AWS Database Blog

Improve native backup and restore performance in Amazon RDS for SQL Server

Amazon Relational Database Service (Amazon RDS) for SQL Server makes it easy to set up, operate, and scale SQL Server deployments in the cloud. As a fully managed database service, Amazon RDS for SQL Server takes automated backups of your DB instance during the backup window. If required, you can restore your DB instance to a specific point in time as per your backup retention.

In addition to automated snapshots, Amazon RDS for SQL Server also supports native backup and restore in SQL Server. You may have to use a native backup and restore method to migrate individual databases from one RDS instance to another, or refresh your dev or QA environment by taking a backup of the production database and restoring it to the environment.

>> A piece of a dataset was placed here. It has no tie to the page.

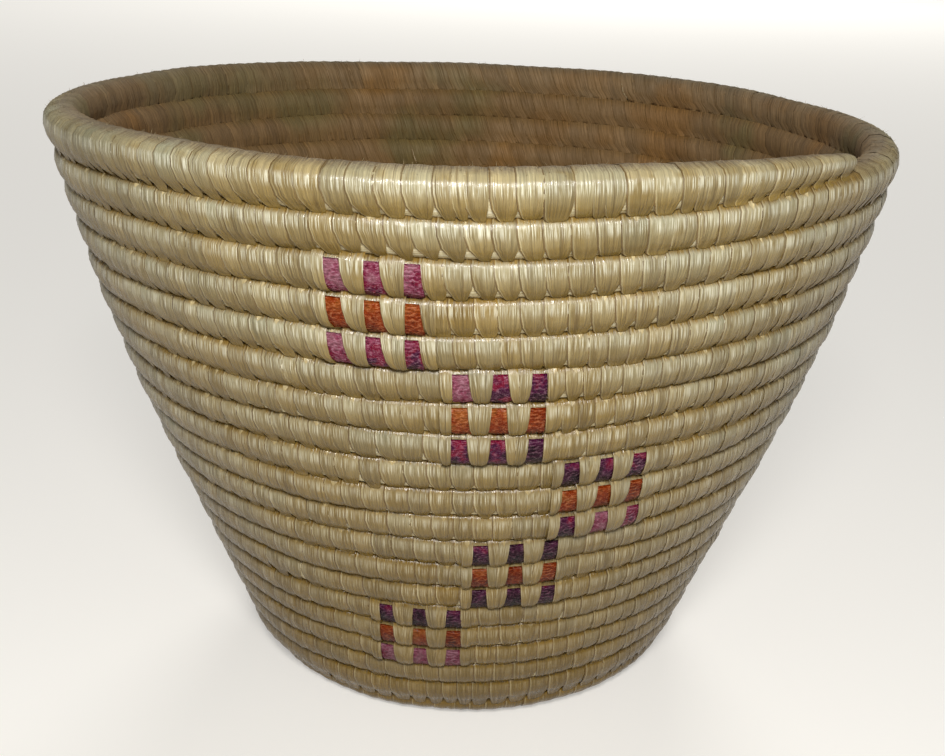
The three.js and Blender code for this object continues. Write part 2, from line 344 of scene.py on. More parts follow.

Native backup and restore is a time-tested method for SQL Server migrations. You can utilize the differential and log backups on the source side to reduce the database migration timelines. However, you may wonder if you can rely on this strategy for large databases, such as 4 TB in size? What are the different methods in which you can improve the performance of the backup and restore process and thereby reduce the downtime required for migration activities? Is one method better than others?

In this post, we demonstrate how to improve native backup and restore performance by tuning the configurations and testing different strategies along with estimates in Amazon RDS for SQL Server.

Native backup and restore in Amazon RDS for SQL Server

For the context of this post, it’s important to understand how native backup and restore works in Amazon RDS for SQL Server. For an overview, see Support for native backup and restore in SQL Server.

To learn about the technical implementation of performing backup and restore in Amazon RDS for SQL Server, see Importing and exporting SQL Server databases. This documentation provides different configurations that you can use with Amazon RDS for SQL Server backup and restore, such as using compression or multi-file backups.

Set up lab servers

The goal of our testing was to find out which configuration, including instance types and storage types, gives the best performance for backups and restores. We started with two lab servers:

  • Server A – RDS SQL 2017 R5.8XLarge
  • Server B – RDS SQL 2017 R5.24XLarge

Then we created a dummy database, filled with random large tables. The database was grown up to 1 TB and 4 TB in size for the tests.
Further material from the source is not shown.